Deceptively simple, nicely nourishing fiction of the old school.

An emotionally muddled art student’s unlucky sexual ventures as he stumbles upon the Sardinian woman of his dreams.

Women typically find Albert rather idiotic and pathetic, especially the Roman policewoman with whom he has an unfortunate chance encounter while pursuing his study of Caravaggio. “Preoccupied with disastrous urges,” but lacking the courage to fulfill them, poor Albert, weaned on the revolutionary books of Wilhelm Reich and Peter Kropotkin, lives on the verge of daily frustration and regret; suffering from a deep-seated skin condition, he prefers to scratch at paintings rather than analyze them. Back home in Berlin, he visits a Mafia-style Italian bar and falls for Elena, an impassive, somnolent Sardinian waitress whose uses for Albert aren’t clear. She operates as a shill for Italian gamblers, and her heart is apparently taken by an older married “Persian”; Albert is terribly jealous of the man but can’t compete with him. Eventually, Elena saves enough money to buy a house back on her homeland and take up a cosmetology business. Albert, imagining he can research Caravaggio while there, follows her. The result, as with everything in his experience, is not what he imagines. Or does he have happiness within his reach, only to throw it away like the sandwiches his mother always made him lovingly before a long train trip?
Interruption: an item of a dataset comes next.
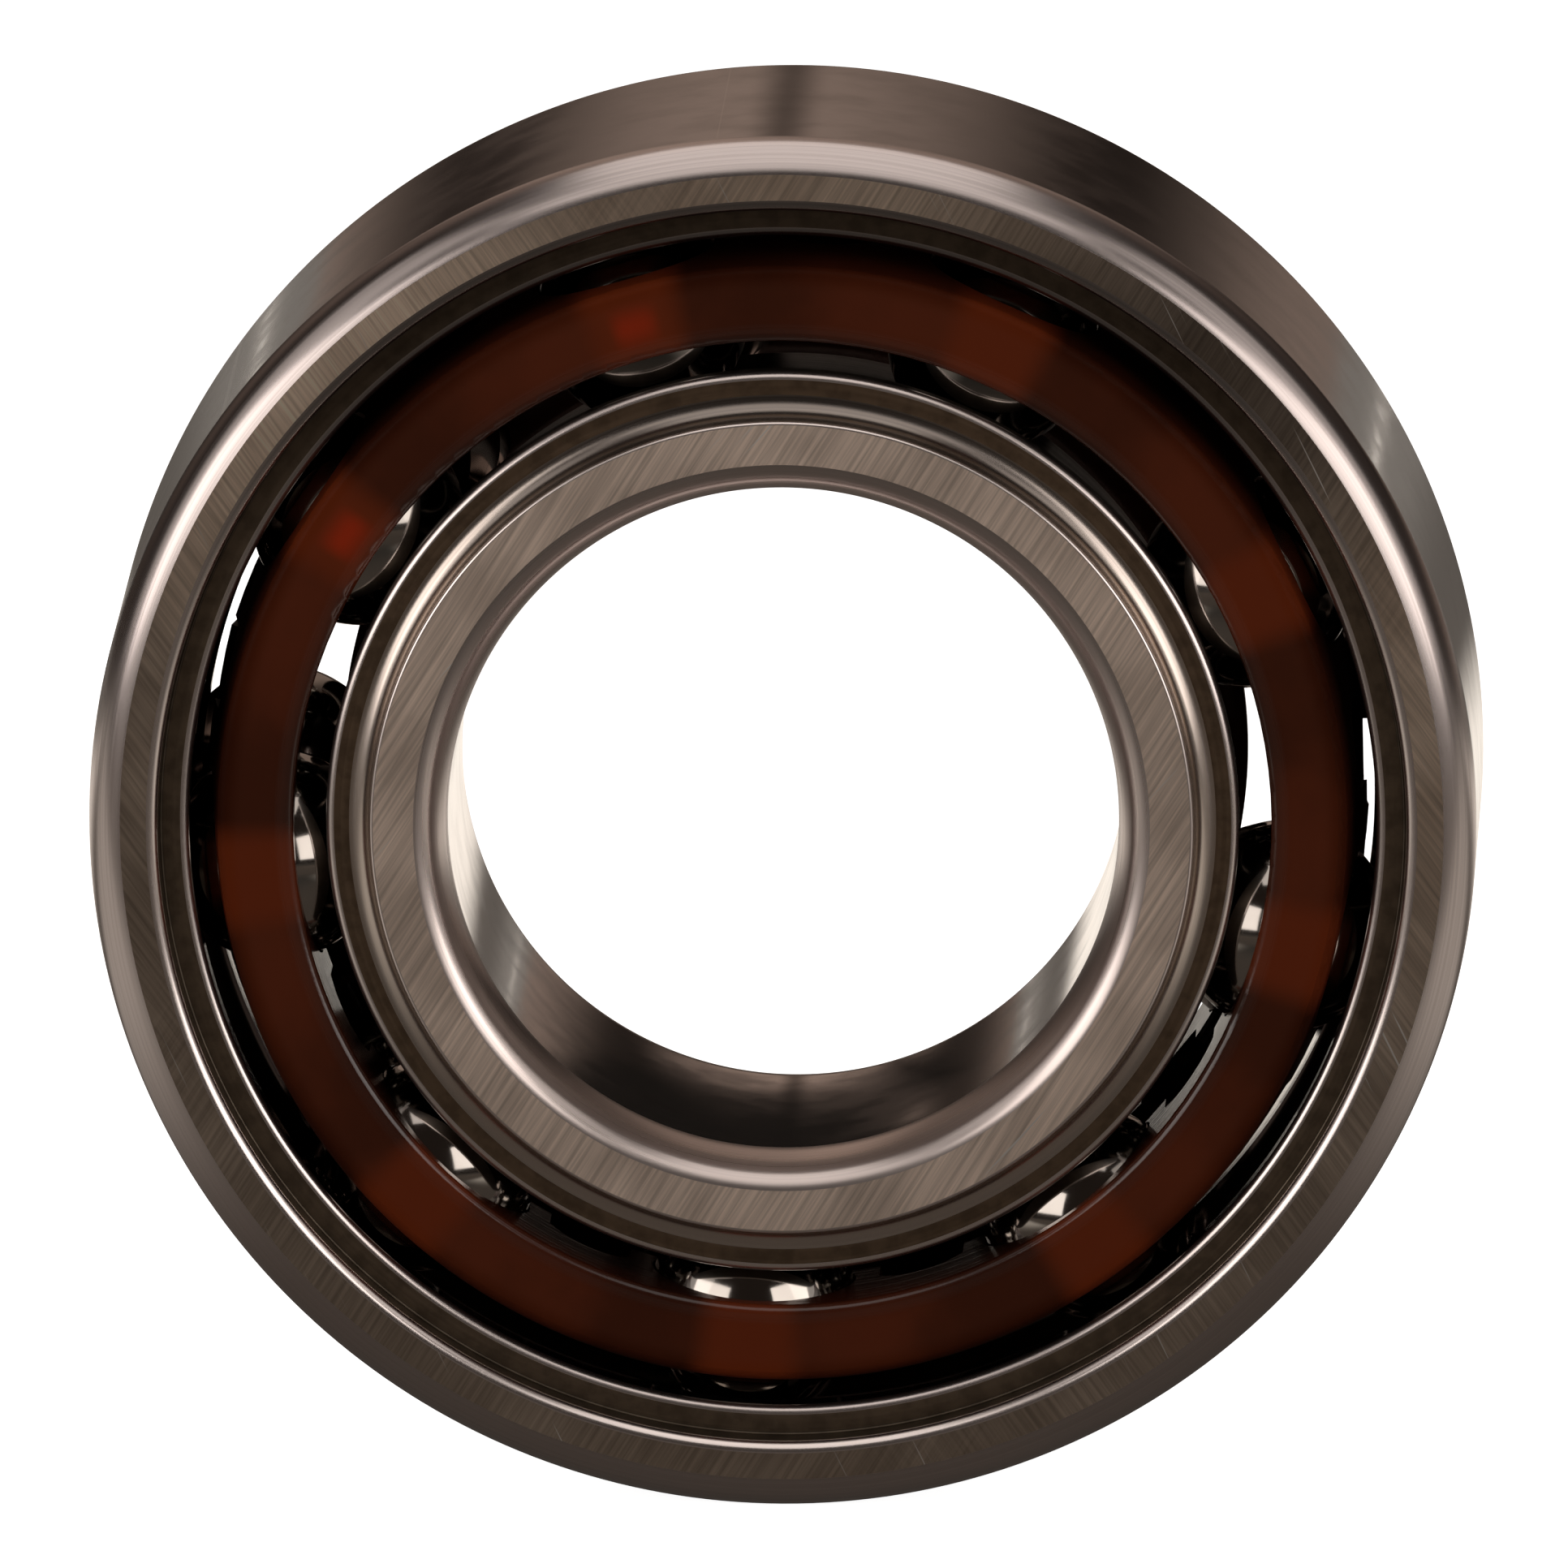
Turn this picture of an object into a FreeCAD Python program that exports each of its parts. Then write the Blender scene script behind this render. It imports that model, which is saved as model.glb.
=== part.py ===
"""Double-row angular contact ball bearing.

The bearing's axis is +Y and its origin is the middle of the bearing: the front face is at -Y and the
rear face at +Y. The contact lines spread towards the axis (back-to-back arrangement), so the outer
ring has a high rib between its two raceways and the inner ring has a high shoulder outside each of
its own. A crown cage snaps over each row of balls from the outside. Lengths are millimetres.
"""
import FreeCAD, Part
import os
import sys
import Sketcher

DIMENSIONS = {
    # Boundary sizes, from ISO dimension series 32.
    "bore_dia": 30.0,
    "outside_dia": 62.0,
    "ring_width": 23.8,
    # Ball rows. A phase is the angle of a row's first ball, from +Z towards +X.
    "ball_dia": 9.525,
    "ball_count": 9,
    "pitch_dia": 46.0,
    "row_spacing": 10.4,
    "contact_angle": 30.0,
    "front_phase": 23.8,
    "rear_phase": 28.8,
    "running_clearance": 0.03,
    # Raceways.
    "outer_groove_radius": 5.0,
    "inner_groove_radius": 4.905,
    "rib_dia": 52.6,
    "waist_dia": 38.4,
    # The outer ring's rounded corner that leads into the housing.
    "housing_corner_radial": 1.45,
    "housing_corner_axial": 1.9,
    # The inner ring's rounded corner that leads on to the shaft: a tight round at the face, from one
    # tilt out of the face's direction to another, and then a longer round into the bore.
    "shaft_corner_radial": 1.45,
    "shaft_corner_round": 1.25,
    "shaft_corner_first_tilt": 12.0,
    "shaft_corner_last_tilt": 60.0,
    # Turned steps: one inside each face of the outer ring, and one outside each face of the inner
    # ring. A lean is how far a wall's foot is from straight below its mouth.
    "outer_step_dia": 55.76,
    "outer_step_depth": 1.63,
    "outer_step_lean": 0.05,
    "outer_step_foot": 0.12,
    "inner_step_dia": 36.8,
    "inner_step_depth": 1.53,
    "inner_step_lean": 0.02,
    "inner_step_foot": 0.95,
    # Shoulders, from the steps' floors to the raceways.
    "outer_shoulder_dia": 53.05,
    "inner_shoulder_dia": 40.8,
    # Rounded edges of the faces and the shoulders.
    "outer_face_edge": 0.5,
    "outer_shoulder_edge": 0.4,
    "inner_face_edge": 0.15,
    "inner_shoulder_edge": 0.35,
    # Crown cages, which widen from their closed side to the tips of their horns.
    "cage_inner_dia": 43.7,
    "cage_outer_dia": 50.5,
    "cage_tip_dia": 52.0,
    "cage_depth": 0.9,
    "cage_length": 7.7,
    "cage_edge": 0.4,
    "pocket_clearance": 0.1,
    "notch_width": 3.9,
    "notch_side_length": 2.2,
    "notch_foot_offset": 1.0,
}
ROUND_TURN = 360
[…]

In a few short, sharp strokes, German novelist Treichel (Lost, 1999) delineates Albert's miserable and permanent state of sub-being: When he and Elena make love, “it was once again as if she were allowing him to take part in a feast to which people like him weren’t usually invited.” Albert is a bumbling romantic hero who needs to be rescued, and Treichel mirrors his restless, befuddled state with dry, passionless prose beautifully rendered in a marvelous and very funny translation by Wood, who has done equally well in the past for Thomas Mann, Patrick Suskind, and Ingo Schulze.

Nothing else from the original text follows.